Aria and Ezra are preparing for the trip to Tuscany, when an FBI agent (Nikki Crawford) appears in the apartment, saying that Nicole, Ezra's deceased ex-girlfriend, may be alive. The girls walks away from the cellar when Spencer's car began to emit a deafening sound. They get into the car in order to stop the noise, but they end up getting trapped inside the vehicle. A countdown starts in the car's computer screen, and they think the car will explode. However, a message appears on the computer screen, startling them. The storm cellar then explodes, and someone writes "I see you" on the rear window of the car.

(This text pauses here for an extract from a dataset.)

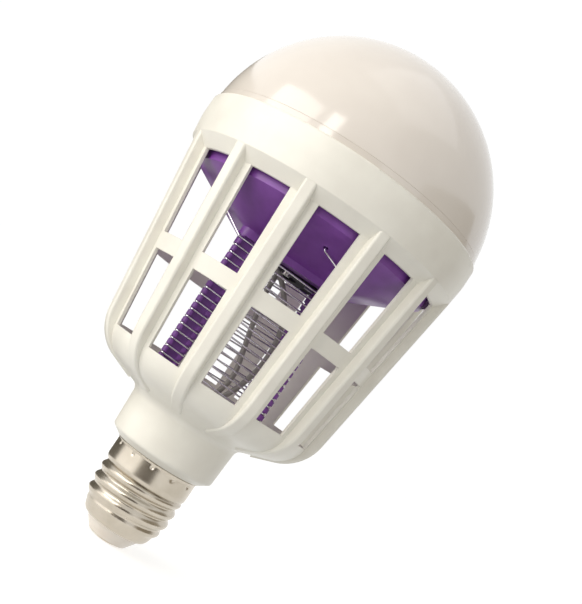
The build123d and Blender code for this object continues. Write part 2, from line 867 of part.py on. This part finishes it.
with BuildPart() as uv_board_screws:
    with BuildSketch(turned(uv_bottom_z)):
        with GridLocations(0, 2 * uv_screw_offset, 1, 2):
            Circle(uv_head_radius)
    extrude(amount=-uv_head_height)
    with BuildSketch(turned(uv_bottom_z)):
        with GridLocations(0, 2 * uv_screw_offset, 1, 2):
            Circle(uv_screw_radius - wire_clearance)
    extrude(amount=uv_board_thickness + uv_screw_depth - seat_clearance)
uv_board_screws.part.label = "uv_board_screws"
export_step(uv_board_screws.part, "parts/uv_board_screws.step")

for name, side in (("uv_lead_positive", 1), ("uv_lead_negative", -1)):
    with BuildPart() as uv_lead:
        with BuildSketch(turned(uv_top_z)):
            with Locations((uv_lead_x, side * uv_lead_offset)):
                Circle(thin_lead_radius)
        extrude(amount=driver_z - uv_top_z)
    uv_lead.part.label = name
    export_step(uv_lead.part, f"parts/{name}.step")

# Mains leads, bowed through the cage from the cap to the driver board
live_route = (
    (0, 0, contact_shank_z),
    (0, 0, 18.5),
    (1.6, -1.2, 30.0),
    (2.0, -1.6, 42.0),
    (4.2, -1.6, 51.0),
    (8.2, -1.5, 59.5),
    (10.2, -1.5, 70.0),
    (8.8, -1.5, 80.5),
    (3.6, -1.5, 89.2),
    (-3.2, -1.5, 95.2),
    (-6.2, -1.5, 99.2),
    (-6.2, -1.5, driver_z),
)
live_lead = lead_solid(live_route, lead_radius)
live_lead.label = "live_lead"
export_step(live_lead, "parts/live_lead.step")

neutral_foot = (shell_bore - neutral_foot_gap, 1.5, 15.5)
neutral_route = (
    neutral_foot,
    (8.8, 1.7, 22.5),
    (5.4, 2.0, 32.0),
    (2.4, 2.2, 42.0),
    (2.9, 2.2, 51.0),
    (5.3, 2.0, 60.0),
    (2.7, 2.0, 69.5),
    (0.4, 2.0, 78.5),
    (-1.5, 2.0, 87.5),
    (-1.4, 2.4, 96.0),
    (-1.4, 2.4, driver_z),
)
neutral_lead = lead_solid(neutral_route, lead_radius)
neutral_lead.label = "neutral_lead"
export_step(neutral_lead, "parts/neutral_lead.step")

# Short leads from the driver board over the edge of the light board's hole
for name, side in (("led_lead_positive", led_lead_offset), ("led_lead_negative", -led_lead_offset)):
    led_route = (
        (led_lead_foot_x, side, driver_top),
        (led_lead_foot_x, side, led_board_top + led_lead_low_arch),
        (heat_plate_hole + led_lead_hook, side, led_board_top + led_lead_high_arch),
        (heat_plate_hole + led_lead_reach, side, led_board_top + led_lead_drop),
        (heat_plate_hole + led_lead_reach, side, led_board_top),
    )
    led_lead = lead_solid(led_route, thin_lead_radius)
    led_lead.label = name
    export_step(led_lead, f"parts/{name}.step")

# Screw shell: skirt, threaded wall and rolled end of thin sheet
thread_z = skirt_bottom_z - skirt_step_height
taper_z = shell_end_z + shell_taper_height
with BuildPart() as screw_shell:
    with BuildSketch(Plane.XZ):
        with BuildLine():
            Polyline(
                (skirt_radius + skirt_flare, neck_bottom_z),
                (skirt_radius, neck_bottom_z - skirt_flare_height),
                (skirt_radius, skirt_bottom_z),
                (thread_root_radius, thread_z),
                (thread_root_radius, taper_z),
                (shell_end_radius, shell_end_z),
                (shell_end_radius - shell_wall, shell_end_z),
                (thread_root_radius - shell_wall, taper_z),
                (thread_root_radius - shell_wall, thread_z),
                (skirt_radius - shell_wall, skirt_bottom_z),
                (skirt_radius - shell_wall, neck_bottom_z - skirt_flare_height),
                (skirt_radius - shell_wall + skirt_flare, neck_bottom_z),
                close=True,
            )
        make_face()
    revolve(axis=Axis.Z)
    with BuildLine(Plane.XY.offset(thread_low_z)) as thread_path:
        Helix(thread_pitch, thread_pitch * thread_turns, thread_root_radius)
    thread_foot = thread_path.line @ 0
    ridge_foot = shell_wall / 2
    with BuildSketch(Plane(origin=thread_foot, x_dir=(1, 0, 0), z_dir=thread_path.line % 0)):
        with BuildLine():
            ThreePointArc(
                (-ridge_foot, -thread_half_width),
                (thread_crest_radius - thread_root_radius, 0),
                (-ridge_foot, thread_half_width),
            )
            Line((-ridge_foot, thread_half_width), (-ridge_foot, -thread_half_width))
        make_face()
    sweep(path=thread_path.line, is_frenet=True)
    for dimple in range(dimple_count):
        angle = 2 * pi * (dimple + dimple_shift) / dimple_count
        outward = Vector(cos(angle), sin(angle), 0)
        place = outward * skirt_radius + Vector(0, 0, neck_bottom_z - dimple_drop)
        with BuildSketch(Plane(origin=place, z_dir=outward)):
            Circle(dimple_radius)
    extrude(amount=-dimple_depth, mode=Mode.SUBTRACT)
screw_shell.part.label = "screw_shell"
export_step(screw_shell.part, "parts/screw_shell.step")

# Insulator cone with its plug inside the shell's end
insulator_bore = contact_shank_radius + press_clearance
plug_radius = shell_end_radius - shell_wall - press_clearance
with BuildPart() as cap_insulator:
    with BuildSketch(Plane.XZ):
        with BuildLine():
            Polyline(
                (insulator_bore, contact_thickness),
                (contact_radius + press_clearance, contact_thickness),
                (contact_radius + press_clearance, insulator_tip_z),
                (insulator_tip_radius, insulator_tip_z),
                (shell_end_radius - insulator_edge, shell_end_z - insulator_edge),
                (shell_end_radius - insulator_edge, shell_end_z),
                (plug_radius, shell_end_z),
                (plug_radius, shell_end_z + insulator_plug_height),
                (insulator_bore, shell_end_z + insulator_plug_height),
                close=True,
            )
        make_face()
    revolve(axis=Axis.Z)
cap_insulator.part.label = "cap_insulator"
export_step(cap_insulator.part, "parts/cap_insulator.step")

# Centre contact: button and shank
with BuildPart() as centre_contact:
    with BuildSketch(Plane.XZ):
        with BuildLine():
            Polyline(
                (0, 0),
                (contact_radius - contact_rounding, 0),
                (contact_radius, contact_rounding),
                (contact_radius, contact_thickness),
                (contact_shank_radius, contact_thickness),
                (contact_shank_radius, contact_shank_z),
                (0, contact_shank_z),
                close=True,
            )
        make_face()
    revolve(axis=Axis.Z)
centre_contact.part.label = "centre_contact"
export_step(centre_contact.part, "parts/centre_contact.step")

# Solder: a ring round the live lead on the shank, and a bead from the neutral lead to the shell
with BuildPart() as live_solder:
    with BuildSketch(Plane.XY.offset(contact_shank_z)):
        Circle(contact_shank_radius)
        Circle(lead_radius + wire_clearance, mode=Mode.SUBTRACT)
    extrude(amount=solder_height)
live_solder.part.label = "live_solder"
export_step(live_solder.part, "parts/live_solder.step")

foot_x, foot_y, foot_z = neutral_foot
bead_start = foot_x + lead_radius + wire_clearance
bead_reach = foot_y + solder_bead_radius
bead_end = sqrt(shell_bore**2 - bead_reach**2)
with BuildPart() as neutral_solder:
    with BuildSketch(Plane(origin=(bead_start, foot_y, foot_z + solder_bead_radius), z_dir=(1, 0, 0))):
        Circle(solder_bead_radius)
    extrude(amount=bead_end - bead_start)
neutral_solder.part.label = "neutral_solder"
export_step(neutral_solder.part, "parts/neutral_solder.step")
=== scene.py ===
# %% [markdown]
# # An insect killer light bulb
# The bulb screws into a lampholder. A milky dome gives white light, and under it
# a white cage of twelve window columns holds a purple frame that is wound with
# thin grid wires. The CAD model gives every size. This lesson gives the looks:
# it keeps the CAD solids whose shape is right and makes new pieces where the
# real one is softer than the solid.

import json
import math

import bmesh
import bpy
from mathutils import Matrix, Vector


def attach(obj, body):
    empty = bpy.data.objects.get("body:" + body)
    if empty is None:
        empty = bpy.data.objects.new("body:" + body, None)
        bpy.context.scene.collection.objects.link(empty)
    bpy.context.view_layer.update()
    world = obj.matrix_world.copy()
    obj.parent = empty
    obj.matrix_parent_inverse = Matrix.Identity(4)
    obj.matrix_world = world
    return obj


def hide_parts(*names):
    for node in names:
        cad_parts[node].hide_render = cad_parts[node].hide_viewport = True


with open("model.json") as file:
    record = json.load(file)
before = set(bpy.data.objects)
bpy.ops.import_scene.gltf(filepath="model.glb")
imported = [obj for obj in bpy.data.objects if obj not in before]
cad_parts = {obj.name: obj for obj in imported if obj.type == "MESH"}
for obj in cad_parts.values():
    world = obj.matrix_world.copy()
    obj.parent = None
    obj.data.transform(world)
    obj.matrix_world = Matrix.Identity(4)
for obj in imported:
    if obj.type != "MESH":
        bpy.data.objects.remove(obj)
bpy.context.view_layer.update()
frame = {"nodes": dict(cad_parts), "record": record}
nodes = frame["nodes"]
print("CAD nodes:", len(nodes))

# %% [markdown]
# ## The camera
# The photograph was taken from the side, a little below the middle of the bulb,
# with the camera rolled so that the bulb leans to the right. The camera could be
# turned by three angles, but it is easier to check when it is set by where it
# stands, along which line it looks and how far it is rolled about that line.
# The bulb itself stays upright in the CAD frame.

# %% Camera
MM = 0.001
camera_data = bpy.data.cameras.new("camera")
camera_data.sensor_fit = "HORIZONTAL"
camera_data.sensor_width = 36.0
focal_pixels = 979.79
picture_width = 582
camera_data.lens = focal_pixels / picture_width * camera_data.sensor_width
camera_data.clip_start = 0.01
camera = bpy.data.objects.new("camera", camera_data)
bpy.context.scene.collection.objects.link(camera)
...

Meanwhile, somewhere, someone is with Aria's and Noel's file that was in the cellar. This person then burns up Noel's file.

== Production ==
The episode was written by Kateland Brown and directed by Melanie Mayron. On May 28, 2016, the actress Nia Peeples revealed the episode's title, writer and director, also announcing that she would be returning to the series with her role of Pam Fields. Cast members Keegan Allen, Brant Daugherty, Kara Royster and Tammin Sursok guest star as the roles of Toby Cavanaugh, Noel Kahn, Yvonne Phillips and Jenna Marshall, respectively. The actor Drew Van Acker returns for the seventh season for his role of Jason DiLaurentis and first appearance in this episode.

== Reception ==

=== Ratings ===
In the U.S., "Original G'A'ngsters" was aired on August 9, 2016 to a viewership of 1.16 million, up from the previous episode. It garnered a 0.6 rating among adults aged 18–49, according to Nielsen Media Research. After Live +3 DVR ratings, the episode had the biggest gain in Adults 18-49, finishing with a 1.1 rating among adults aged 18–49, and aired to a total viewership of 2.11 million, placing in the fifth spot in viewership.

=== Critical response ===
Paul Dailly, from TV Fanatic, gave the episode 4 out of 5 stars and wrote a mixed review, saying, "So many questions and so little answers. You'd think Pretty Little Liars was renewed for another four seasons with the amount of questions that pop up." Also, he added, "'Original G'A'ngsters' was another solid episode of this Freeform drama. It's time to start giving us all of the answers now." For SpoilerTV, Gavin Hetherington wrote for the episode a mixed to positive review, stating, "The seventh episode in Pretty Little Liars' seventh season proved to be a worthy hour for the show, with minor plot progression for some of the characters, much needed reunions and flashbacks galore. A couple of shady moments thrown in and we have a typical episode of our favourite Freeform show." Jessica Goldstein of Vulture gave the episode three out of 5 stars.